Slava Dosedel: The coach

How high can Rosol go in the rankings?

"Lukas can be a top-20 player, but he has to train properly," his coach, former pro Slava Dosedel, told reporters in Czech.

Dosedel and Rosol worked together when Rosol was younger, but split for four years before reuniting this year. In his session with the Czech reporters, Dosedel added that while Rosol competes at 100 percent in matches, he needs to organize his "tennis life" better.

Mikhail Kukushkin: The doubles partner

Kukushkin, who was sitting in the players' box, garnered almost as much air time as Rosol on Thursday. A player with a similar style to Rosol, albeit without the monstrous serve, Kukushkin was thumped by Nadal 6-1, 6-1 in Monte Carlo two months ago.

"Before the match, of course Lukas asked me how to play against him," Kukushkin told ESPN.com. "He said, 'What's his weakest and best shots?' I gave him some advice, but he has a coach and I think they had a good strategy. He was playing good but also pretty smart tennis.

"If he continues to play like this, of course, he'll have good chances" against Kohlschreiber, Kukushkin said. "He'll have to concentrate on his game and can't be [content] with yesterday's win."

Andreas Seppi: Davis Cup rival

Like Kohlschreiber, Seppi was glued to Italy's soccer match with Germany. His first language is German, but Seppi, an Italian, vows he was rooting for the Azzurri.

When the semifinal ended, Seppi caught the conclusion of Rosol-Nadal. Seppi fell to Rosol in a dead rubber in the Davis Cup in February.

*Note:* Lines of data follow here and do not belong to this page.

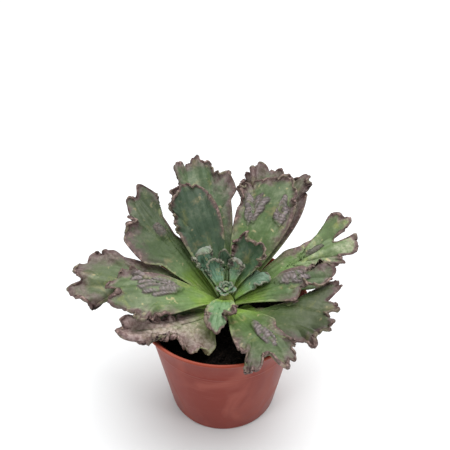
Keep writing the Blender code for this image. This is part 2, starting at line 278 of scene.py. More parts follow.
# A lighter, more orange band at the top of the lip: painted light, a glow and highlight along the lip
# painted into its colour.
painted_lip_glow = span(tree, height, POT_HEIGHT - 1.5 * LIP_HEIGHT, POT_HEIGHT - 0.4 * LIP_HEIGHT, 0.0, 0.3)
colour = blend_colour(tree, painted_lip_glow, colour, PAINTED_LIP_GLOW)
tree.links.new(colour, shader.inputs["Base Color"])
tree.links.new(span(tree, painted_sheen_mask, 0.0, 1.0, 0.36, 0.52), shader.inputs["Roughness"])
dent(tree, shader, grain(tree, where, 400, detail=2), 0.12, 0.0002)

pot = turned_piece("nursery_pot", pot_profile(), POT_STEPS, plastic)
drills = []
for hole in range(DRAIN_HOLES):
    angle = 2 * math.pi * (hole + FIRST_DRAIN) / DRAIN_HOLES
    shape = bmesh.new()
    bmesh.ops.create_cone(
        shape, cap_ends=True, segments=32, radius1=DRAIN_RADIUS, radius2=DRAIN_RADIUS, depth=4 * FLOOR)
    drill = add_piece(f"drain_drill_{hole}", built_mesh("drain_drill", shape))
    drill.location = (DRAIN_RING * math.cos(angle), DRAIN_RING * math.sin(angle), 0)
    drill.rotation_euler.z = angle
    cut = pot.modifiers.new(f"drain_{hole}", "BOOLEAN")
    cut.operation = "DIFFERENCE"
    cut.object = drill
    drills.append(drill)
apply_modifiers(pot)
for drill in drills:
    bpy.data.objects.remove(drill)
pot.data.shade_smooth()
pot.data.set_sharp_from_angle(angle=math.radians(50))
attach(pot, "root")
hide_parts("pot")


# POTTING SOIL
# Black peat with crumbs and a few fibres, a finger's width under the rim, with
# low lumps.  It fills the pot down to its floor.

SOIL_BELOW_RIM = 0.013
SOIL_RINGS = 90
SOIL_STEPS = 260
LUMPS_FADE = 0.002
CRUMBS = 900
CRUMB_SEED = 4
SMALLEST_CRUMB = 0.0004
CRUMB_RANGE = 0.0012
BLACK_PEAT = (0.0018, 0.0014, 0.0013)
BROWN_PEAT = (0.013, 0.009, 0.007)
PEAT_FIBRE = (0.06, 0.038, 0.024)


def soil_waves(x, y):
    """The soil's long lumps, in metres, at a place given in metres."""
    return 0.0012 * (np.sin(430 * x + 1.3) * np.cos(510 * y) + 0.6 * np.sin(900 * x - 700 * y + 0.4))


def rough(x, y, size, seed):
    """Sums of turned waves that look like rough ground, about -1 to 1."""
    total = np.zeros_like(x)
    chance = np.random.default_rng(seed)
    for _ in range(14):
        turn, shift, pitch = chance.uniform(0, math.pi), chance.uniform(0, 6.3), chance.uniform(0.6, 1.7)
        total += np.sin((x * math.cos(turn) + y * math.sin(turn)) * pitch / size + shift)
    return total / 5


peat, tree, shader = new_material("peat", Roughness=0.95, Specular_IOR_Level=0.08)
where = add_node(tree, "ShaderNodeTexCoord").outputs["Object"]
grit = grain(tree, where, 900, detail=4, roughness=0.7)
colour = blend_colour(tree, span(tree, grit, 0.42, 0.66), BLACK_PEAT, BROWN_PEAT)
fibre = span(tree, grain(tree, where, 260, detail=2, warp=1.5, stretch=(1, 3.5, 1)), 0.66, 0.72)
colour = blend_colour(tree, fibre, colour, PEAT_FIBRE)
tree.links.new(colour, shader.inputs["Base Color"])
dent(tree, shader, grit, 0.6, 0.0006)

top = POT_HEIGHT - SOIL_BELOW_RIM
edge = pot_wall_radius(top) - WALL - 0.2 * MM
profile = [(edge * math.sqrt(ring / SOIL_RINGS), top) for ring in range(SOIL_RINGS + 1)]
profile += [
    (pot_wall_radius(INNER_WALL_STARTS) - WALL - 0.4 * MM, INNER_WALL_STARTS),
    (BASE_RADIUS - 1.3 * MM, FLOOR + 0.3 * MM),
    (0.0, FLOOR + 0.3 * MM),
]
soil = turned_piece("peat_fill", profile, SOIL_STEPS, peat)
apply_modifiers(soil)
points = np.array([vertex.co for vertex in soil.data.vertices])
x, y = points[:, 0], points[:, 1]
on_top = points[:, 2] > top - MM
inside = np.clip((edge - np.hypot(x, y)) / LUMPS_FADE, 0, 1)
lumps = soil_waves(x, y) + 0.0007 * rough(x, y, 0.0011, 1) + 0.00035 * rough(x, y, 0.00045, 2)
points[:, 2] += on_top * inside * lumps
soil.data.vertices.foreach_set("co", points.ravel())
soil.data.shade_smooth()
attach(soil, "root")
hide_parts("potting_soil")

chance = np.random.default_rng(CRUMB_SEED)
shape = bmesh.new()
for _ in range(CRUMBS):
    away, turn = edge * math.sqrt(chance.uniform(0.03, 0.97)), chance.uniform(0, 2 * math.pi)
    x, y = away * math.cos(turn), away * math.sin(turn)
    size = SMALLEST_CRUMB + CRUMB_RANGE * chance.uniform() ** 3
    z = top + float(soil_waves(x, y)) + 0.2 * size
    ball = bmesh.ops.create_icosphere(shape, subdivisions=2 if size > 0.0008 else 1, radius=size)["verts"]
    squash = chance.uniform(0.5, 1.3, 3)
    shift = chance.uniform(0, 6.3, 3)
    for vertex in ball:
        knobbly = 1 + 0.25 * math.sin(vertex.co.x / size * 2.2 + shift[0]) * math.sin(
            vertex.co.y / size * 2.6 + shift[1])
        vertex.co = [vertex.co[axis] * squash[axis] * knobbly for axis in range(3)]
        vertex.co.x += x
        vertex.co.y += y
        vertex.co.z += z
crumbs = add_piece("peat_crumbs", built_mesh("peat_crumbs", shape), peat)
crumbs.data.shade_smooth()
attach(crumbs, "root")
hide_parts("potting_soil")


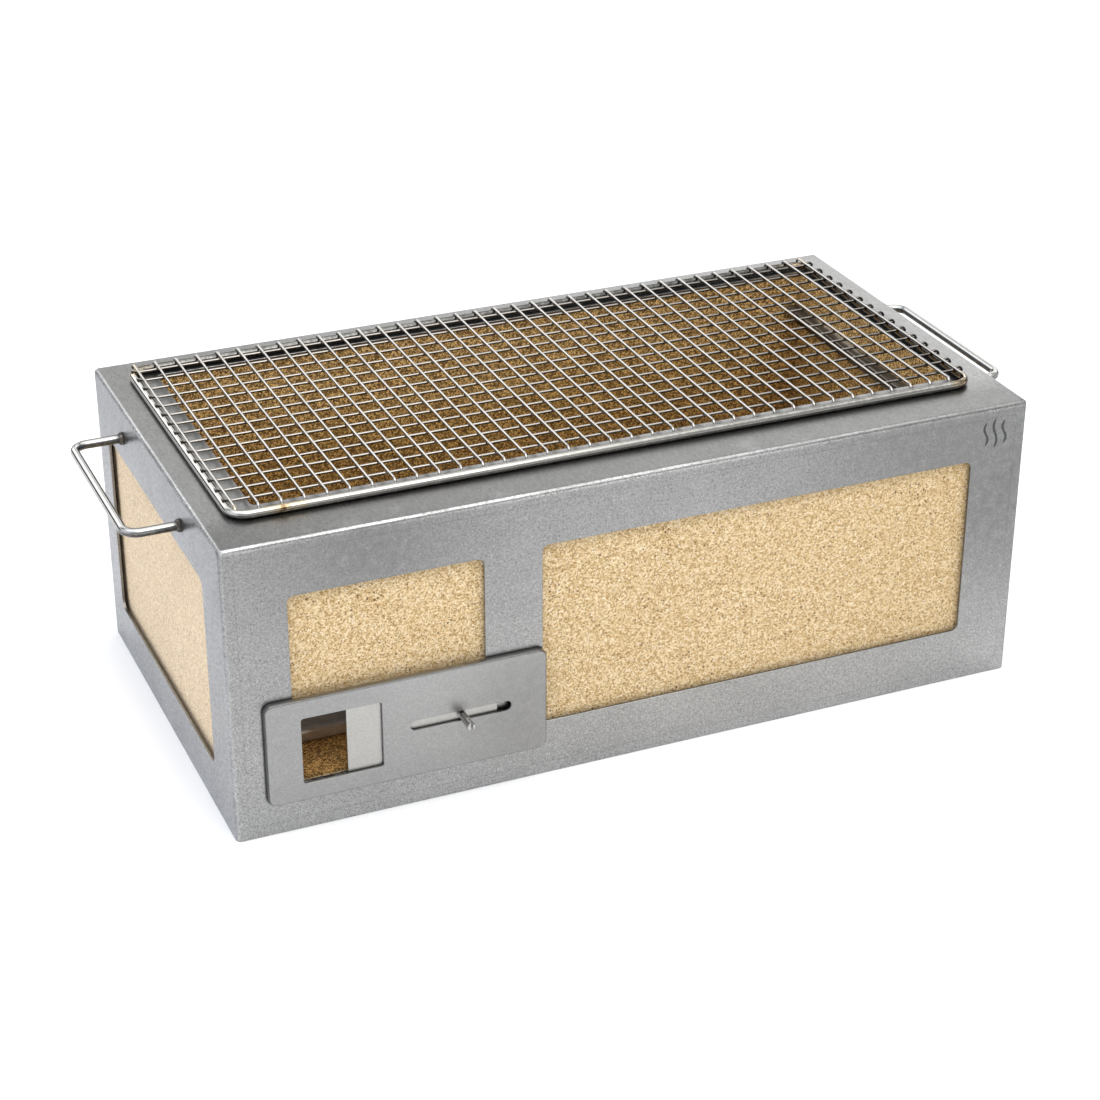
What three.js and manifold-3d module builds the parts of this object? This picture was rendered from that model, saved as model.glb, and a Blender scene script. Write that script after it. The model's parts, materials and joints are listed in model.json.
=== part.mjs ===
// Charcoal konro (hibachi) grill: a sheet-steel casing lined with insulating fire boards,
// with a sliding air damper, a loose charcoal grate and a loose welded wire cooking grill.
// Millimetres, +Z up. Origin: centre of the base plate's underside, where the grill stands.
// +X runs along the long side, and -Y is the front, which carries the air damper.
import * as THREE from 'three';
import { mergeVertices } from 'three/addons/utils/BufferGeometryUtils.js';
import Module from 'manifold-3d';

const wasm = await Module();
wasm.setup();

// ---- Driving dimensions ---------------------------------------------------------------

const GAP = 0.3; // left between pieces that touch
const BORE_PLAY = 0.3; // radial play round each screw
const PAST = 1; // how far a cutting tool reaches past what it cuts

// Casing
const LENGTH = 600;
const DEPTH = 320;
const HEIGHT = 220;
const SHEET = 2;
const BEND_R = 3; // outer radius of the folded edges
const UPRIGHT_R = 0.6; // added to the bend at the upright edges
const BEND_STEPS = 3;

// Opening in the top of the casing, a little nearer to the back and to the right
const TOP_OPENING = { x0: -260.5, x1: 270, y0: -104, y1: 128, r: 3 };

// Windows: x or y from, to, then z from, to, and the corner radius
const FRONT_WINDOWS = [
  { a0: -256.5, a1: -119, z0: 95, z1: 178.5, r: 5 },
  { a0: -77, a1: 256, z0: 42, z1: 179.5, r: 5 },
];
const REAR_WINDOWS = [
  { a0: -256, a1: -20, z0: 42, z1: 179.5, r: 5 },
  { a0: 20, a1: 256, z0: 42, z1: 179.5, r: 5 },
];
const END_WINDOW = { a0: -114, a1: 130, z0: 35, z1: 177, r: 7 };

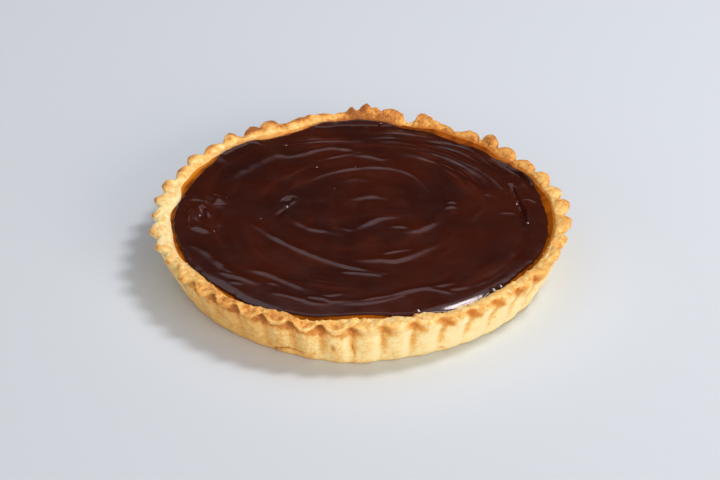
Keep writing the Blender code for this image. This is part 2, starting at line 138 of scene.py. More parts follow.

"When he got into the rhythm, especially on the serve, it was impossible to break him," Seppi, the world No. 26, told ESPN.com. "I saw his last three service games yesterday, and it was pretty much the same. He served two or three aces per game; it's tough for the opponent.

"When his game is working 100 percent, he's a very dangerous player, serving big and with some hard groundstrokes. He has to be a bit more consistent, but he has the game to be a good player for sure."

Even if the match Saturday isn't on Centre Court, there still will be many observers when Rosol plays Kohlschreiber.